Orientation and Restricted Rotation of Lopsided N-Donor Heterocyclic Bioligands in Octahedral Ruthenium Complexes

Abstract

In order to analyze the roles of steric and electrostatic factors in determining the orientation and dynamic behavior of benzimidazole-type ligands in RuII(dimethyl sulfoxide) complexes, compounds of the general formula RuX2(dmso-S)2−n(CO)n(L)2 [X = Cl, Br; L = 1,5,6-trimethylbenzimidazole (Me3Bzm), benzimidazole (Bzm); n = 0−2] with cis and trans arrangements of the X ligands, have been prepared and structurally characterized both in solution and in the solid state, by NMR and X-ray techniques, respectively.
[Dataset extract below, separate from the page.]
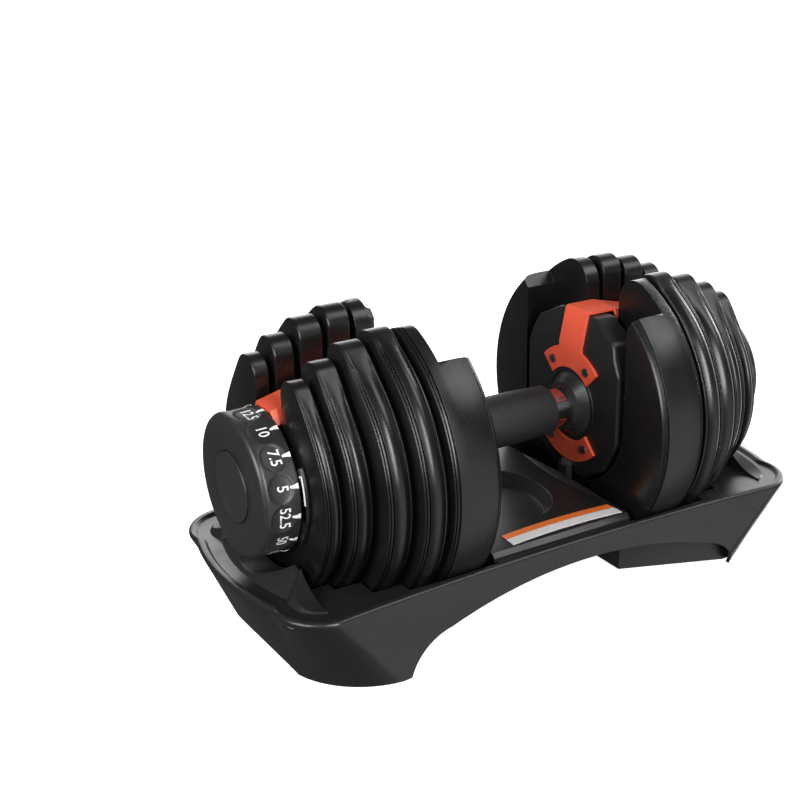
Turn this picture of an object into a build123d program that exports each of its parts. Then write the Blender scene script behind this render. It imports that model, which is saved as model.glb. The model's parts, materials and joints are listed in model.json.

New descriptors, based on the torsion angles about the Ru−N bonds, are introduced for a more efficient definition of the head-to-head (HH) and head-to-tail (HT) orientations of the heterocyclic nitrogen bases. Similar descriptors, based on the torsion angles about the Ru−S bonds, are used to define the orientation of the dimethyl sulfoxide ligands. The experimental molecular conformations are discussed on the basis of molecular mechanics (MM) calculations. The electrostatic interaction between the halide ligands and the positively charged N2CH proton on the imidazole ring has been found to be the essential factor in determining the specific orientation of one Me3Bzm base, both in the solid state and in solution. The different stabilities of the HH and HT base conformations observed in solution, in the solid state, and in the isolated molecules are rationalized in terms of solvation and packing effects. The larger solvent-accessible surface area in the HH conformation as compared with that in the HT form leads to more effective intermolecular interactions, which are responsible for stabilizing the former geometry in the condensed phase.